### [PROBLEM DESCRIPTION]
Answer with a single number, the count of lines holding the word "shown".

Records with modeling code
----------

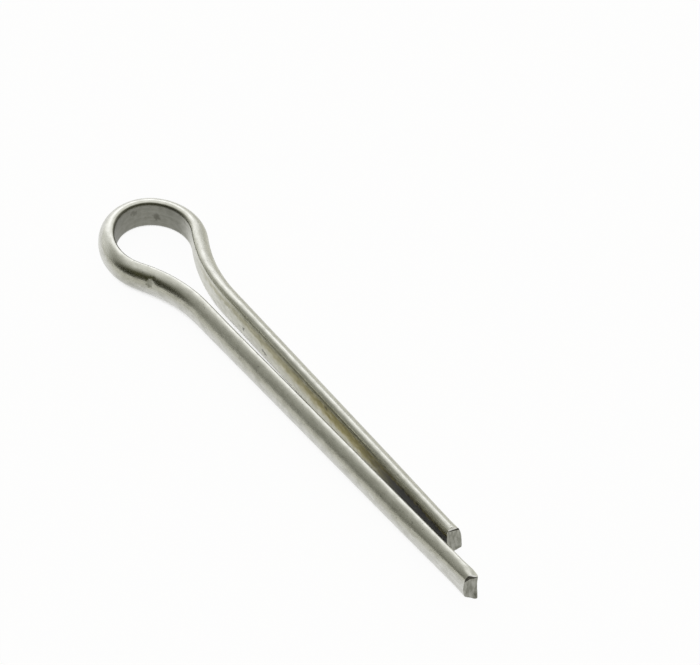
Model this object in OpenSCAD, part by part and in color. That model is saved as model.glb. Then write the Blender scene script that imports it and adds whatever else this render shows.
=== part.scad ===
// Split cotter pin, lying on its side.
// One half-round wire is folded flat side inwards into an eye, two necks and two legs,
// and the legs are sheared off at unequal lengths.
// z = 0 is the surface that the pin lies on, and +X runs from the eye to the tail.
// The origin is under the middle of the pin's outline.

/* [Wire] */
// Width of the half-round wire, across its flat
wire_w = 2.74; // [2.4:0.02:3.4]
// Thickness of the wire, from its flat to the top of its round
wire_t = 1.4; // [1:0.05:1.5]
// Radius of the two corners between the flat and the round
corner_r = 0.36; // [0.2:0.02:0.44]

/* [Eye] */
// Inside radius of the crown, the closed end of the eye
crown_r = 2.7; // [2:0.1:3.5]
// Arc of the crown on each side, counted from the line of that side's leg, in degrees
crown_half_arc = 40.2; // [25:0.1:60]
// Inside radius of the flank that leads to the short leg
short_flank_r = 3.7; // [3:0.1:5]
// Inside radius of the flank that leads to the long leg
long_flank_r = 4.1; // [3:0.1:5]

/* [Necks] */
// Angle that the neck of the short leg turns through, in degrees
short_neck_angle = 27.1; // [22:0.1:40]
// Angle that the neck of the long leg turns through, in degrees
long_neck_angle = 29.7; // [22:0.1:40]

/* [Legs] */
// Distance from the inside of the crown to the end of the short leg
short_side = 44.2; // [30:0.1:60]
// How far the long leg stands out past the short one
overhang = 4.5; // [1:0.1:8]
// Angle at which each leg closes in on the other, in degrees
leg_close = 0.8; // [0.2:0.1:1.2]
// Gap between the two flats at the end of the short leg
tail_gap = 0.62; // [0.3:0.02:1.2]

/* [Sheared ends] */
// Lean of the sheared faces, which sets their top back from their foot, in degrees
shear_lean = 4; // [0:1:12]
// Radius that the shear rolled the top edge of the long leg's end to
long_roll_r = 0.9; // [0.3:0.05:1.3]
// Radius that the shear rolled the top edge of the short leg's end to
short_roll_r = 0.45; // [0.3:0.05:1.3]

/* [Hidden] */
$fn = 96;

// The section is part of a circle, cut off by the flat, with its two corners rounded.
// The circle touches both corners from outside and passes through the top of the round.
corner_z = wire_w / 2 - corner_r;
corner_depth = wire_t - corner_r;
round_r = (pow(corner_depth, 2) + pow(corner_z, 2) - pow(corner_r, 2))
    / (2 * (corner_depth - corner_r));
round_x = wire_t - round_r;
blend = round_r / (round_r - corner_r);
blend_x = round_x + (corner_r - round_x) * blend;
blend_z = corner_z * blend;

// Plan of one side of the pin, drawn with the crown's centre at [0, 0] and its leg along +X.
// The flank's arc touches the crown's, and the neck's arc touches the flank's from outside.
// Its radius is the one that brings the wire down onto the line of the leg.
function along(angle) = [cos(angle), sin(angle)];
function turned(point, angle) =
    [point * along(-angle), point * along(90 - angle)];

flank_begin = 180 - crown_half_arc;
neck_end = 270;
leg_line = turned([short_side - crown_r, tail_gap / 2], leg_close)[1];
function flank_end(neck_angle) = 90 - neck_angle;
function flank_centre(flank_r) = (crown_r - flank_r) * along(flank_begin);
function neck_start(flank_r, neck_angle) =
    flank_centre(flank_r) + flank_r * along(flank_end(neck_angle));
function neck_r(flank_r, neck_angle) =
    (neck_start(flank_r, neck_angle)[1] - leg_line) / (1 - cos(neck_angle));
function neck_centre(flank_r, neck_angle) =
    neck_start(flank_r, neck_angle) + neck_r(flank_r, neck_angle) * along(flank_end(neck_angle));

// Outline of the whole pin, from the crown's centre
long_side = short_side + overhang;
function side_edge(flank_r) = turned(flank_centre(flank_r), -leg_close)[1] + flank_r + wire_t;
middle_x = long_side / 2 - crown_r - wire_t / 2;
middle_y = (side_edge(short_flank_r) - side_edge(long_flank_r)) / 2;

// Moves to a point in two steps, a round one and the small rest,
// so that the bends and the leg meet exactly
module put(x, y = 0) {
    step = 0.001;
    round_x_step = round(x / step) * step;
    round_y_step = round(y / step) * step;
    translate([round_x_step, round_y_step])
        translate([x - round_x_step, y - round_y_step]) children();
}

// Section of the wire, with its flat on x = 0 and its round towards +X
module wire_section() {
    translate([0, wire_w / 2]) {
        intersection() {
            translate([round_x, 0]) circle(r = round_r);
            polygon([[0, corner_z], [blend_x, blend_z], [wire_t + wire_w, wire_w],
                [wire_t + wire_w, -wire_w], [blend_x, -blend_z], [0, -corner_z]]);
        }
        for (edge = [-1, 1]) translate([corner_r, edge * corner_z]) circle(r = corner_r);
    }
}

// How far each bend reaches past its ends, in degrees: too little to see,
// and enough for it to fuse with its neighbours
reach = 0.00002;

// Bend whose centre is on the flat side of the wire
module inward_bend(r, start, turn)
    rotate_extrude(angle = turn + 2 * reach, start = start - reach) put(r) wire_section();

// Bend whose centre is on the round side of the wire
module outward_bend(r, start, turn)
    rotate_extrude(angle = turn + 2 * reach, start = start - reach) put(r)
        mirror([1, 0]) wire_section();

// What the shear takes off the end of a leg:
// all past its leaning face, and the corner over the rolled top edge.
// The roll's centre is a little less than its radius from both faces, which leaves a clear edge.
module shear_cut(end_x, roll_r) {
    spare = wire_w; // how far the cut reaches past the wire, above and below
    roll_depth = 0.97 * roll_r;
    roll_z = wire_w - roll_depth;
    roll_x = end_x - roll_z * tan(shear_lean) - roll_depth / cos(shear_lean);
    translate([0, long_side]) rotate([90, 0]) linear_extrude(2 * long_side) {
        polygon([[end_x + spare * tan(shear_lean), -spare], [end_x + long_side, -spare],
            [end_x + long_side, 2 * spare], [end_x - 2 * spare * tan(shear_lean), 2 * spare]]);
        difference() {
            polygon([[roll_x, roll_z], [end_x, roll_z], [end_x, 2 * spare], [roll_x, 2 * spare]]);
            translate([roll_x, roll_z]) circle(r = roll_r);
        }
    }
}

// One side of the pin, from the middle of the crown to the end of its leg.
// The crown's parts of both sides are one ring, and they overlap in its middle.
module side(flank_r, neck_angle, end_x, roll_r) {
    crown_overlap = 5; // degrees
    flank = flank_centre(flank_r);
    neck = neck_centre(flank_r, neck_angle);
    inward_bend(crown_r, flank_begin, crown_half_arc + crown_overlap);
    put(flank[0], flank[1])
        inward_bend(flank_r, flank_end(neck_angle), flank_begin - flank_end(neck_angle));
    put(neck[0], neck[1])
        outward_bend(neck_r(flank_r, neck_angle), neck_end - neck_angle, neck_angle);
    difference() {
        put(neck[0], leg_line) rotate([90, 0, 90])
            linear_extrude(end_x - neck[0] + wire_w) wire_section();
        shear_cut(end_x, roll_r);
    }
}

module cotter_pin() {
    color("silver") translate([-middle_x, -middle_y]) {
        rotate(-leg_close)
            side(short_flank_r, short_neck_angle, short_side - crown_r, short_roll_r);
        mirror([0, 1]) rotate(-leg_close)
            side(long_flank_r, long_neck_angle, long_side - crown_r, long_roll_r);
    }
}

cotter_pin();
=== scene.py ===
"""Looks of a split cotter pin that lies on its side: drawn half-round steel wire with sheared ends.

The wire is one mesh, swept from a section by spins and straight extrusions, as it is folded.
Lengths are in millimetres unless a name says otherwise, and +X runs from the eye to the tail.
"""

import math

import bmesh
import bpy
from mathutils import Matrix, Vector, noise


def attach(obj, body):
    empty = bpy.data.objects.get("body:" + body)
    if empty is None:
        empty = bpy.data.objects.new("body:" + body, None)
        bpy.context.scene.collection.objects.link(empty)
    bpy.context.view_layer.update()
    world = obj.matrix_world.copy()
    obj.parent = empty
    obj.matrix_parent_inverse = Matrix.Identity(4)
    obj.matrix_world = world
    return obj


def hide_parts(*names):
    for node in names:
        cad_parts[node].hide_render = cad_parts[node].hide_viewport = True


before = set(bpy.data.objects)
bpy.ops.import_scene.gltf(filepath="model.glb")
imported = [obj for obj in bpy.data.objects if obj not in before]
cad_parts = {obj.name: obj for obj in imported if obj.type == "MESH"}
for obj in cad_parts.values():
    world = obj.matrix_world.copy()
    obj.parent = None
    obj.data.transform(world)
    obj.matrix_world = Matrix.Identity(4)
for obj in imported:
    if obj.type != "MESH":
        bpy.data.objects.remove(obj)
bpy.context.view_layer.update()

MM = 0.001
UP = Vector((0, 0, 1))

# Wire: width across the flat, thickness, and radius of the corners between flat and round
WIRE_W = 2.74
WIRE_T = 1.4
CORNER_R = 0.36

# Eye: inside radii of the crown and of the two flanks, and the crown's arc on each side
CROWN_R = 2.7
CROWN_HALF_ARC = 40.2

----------

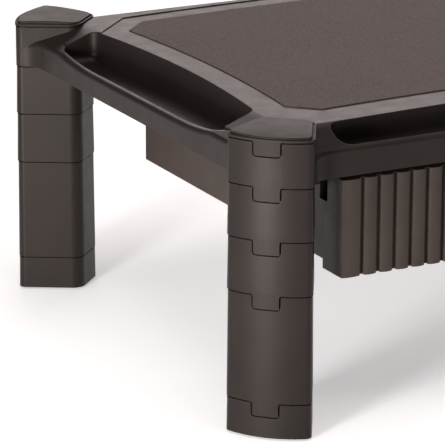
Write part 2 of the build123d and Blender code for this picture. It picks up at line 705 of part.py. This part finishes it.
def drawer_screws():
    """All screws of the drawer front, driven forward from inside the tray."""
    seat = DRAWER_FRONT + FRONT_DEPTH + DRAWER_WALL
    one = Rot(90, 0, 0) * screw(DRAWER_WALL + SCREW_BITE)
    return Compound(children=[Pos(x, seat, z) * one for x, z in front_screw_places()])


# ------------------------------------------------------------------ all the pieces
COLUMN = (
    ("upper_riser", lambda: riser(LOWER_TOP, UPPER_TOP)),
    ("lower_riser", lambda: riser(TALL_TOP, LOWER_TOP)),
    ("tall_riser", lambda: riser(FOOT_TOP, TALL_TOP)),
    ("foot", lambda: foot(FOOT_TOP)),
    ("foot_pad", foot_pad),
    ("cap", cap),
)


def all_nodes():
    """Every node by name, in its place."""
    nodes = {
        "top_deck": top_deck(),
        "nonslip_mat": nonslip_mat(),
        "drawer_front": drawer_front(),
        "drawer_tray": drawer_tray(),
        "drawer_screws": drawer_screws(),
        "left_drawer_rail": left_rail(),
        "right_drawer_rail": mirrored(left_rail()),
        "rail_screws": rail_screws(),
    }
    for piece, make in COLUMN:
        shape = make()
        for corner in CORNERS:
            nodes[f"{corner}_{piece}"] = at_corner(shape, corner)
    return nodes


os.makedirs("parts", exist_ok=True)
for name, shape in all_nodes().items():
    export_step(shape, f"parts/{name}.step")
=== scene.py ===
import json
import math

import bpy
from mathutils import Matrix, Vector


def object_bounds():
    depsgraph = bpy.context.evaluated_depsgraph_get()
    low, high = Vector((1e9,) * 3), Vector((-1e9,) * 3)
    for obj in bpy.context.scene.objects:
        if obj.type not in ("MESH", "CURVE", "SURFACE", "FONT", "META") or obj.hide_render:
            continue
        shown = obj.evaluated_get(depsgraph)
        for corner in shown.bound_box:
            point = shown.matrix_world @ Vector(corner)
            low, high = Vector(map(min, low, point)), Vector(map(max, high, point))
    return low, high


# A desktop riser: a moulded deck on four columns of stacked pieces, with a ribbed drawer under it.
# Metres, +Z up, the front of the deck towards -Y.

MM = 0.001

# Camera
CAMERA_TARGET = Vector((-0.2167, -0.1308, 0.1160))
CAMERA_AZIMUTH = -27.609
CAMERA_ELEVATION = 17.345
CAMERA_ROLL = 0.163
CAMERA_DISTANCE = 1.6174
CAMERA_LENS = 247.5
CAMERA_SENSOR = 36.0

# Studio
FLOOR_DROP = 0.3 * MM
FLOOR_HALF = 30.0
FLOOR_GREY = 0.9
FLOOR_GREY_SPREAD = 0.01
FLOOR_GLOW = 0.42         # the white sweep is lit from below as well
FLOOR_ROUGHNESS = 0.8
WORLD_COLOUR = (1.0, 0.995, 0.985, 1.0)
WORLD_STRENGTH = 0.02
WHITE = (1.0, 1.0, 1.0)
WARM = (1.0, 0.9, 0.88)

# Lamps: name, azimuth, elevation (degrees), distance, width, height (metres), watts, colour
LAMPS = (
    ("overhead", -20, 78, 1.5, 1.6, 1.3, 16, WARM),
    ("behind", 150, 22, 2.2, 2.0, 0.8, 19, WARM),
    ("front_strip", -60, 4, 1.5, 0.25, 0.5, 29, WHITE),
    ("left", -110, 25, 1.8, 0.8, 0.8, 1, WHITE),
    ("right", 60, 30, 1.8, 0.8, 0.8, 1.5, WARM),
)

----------

### [RESPONSE]
3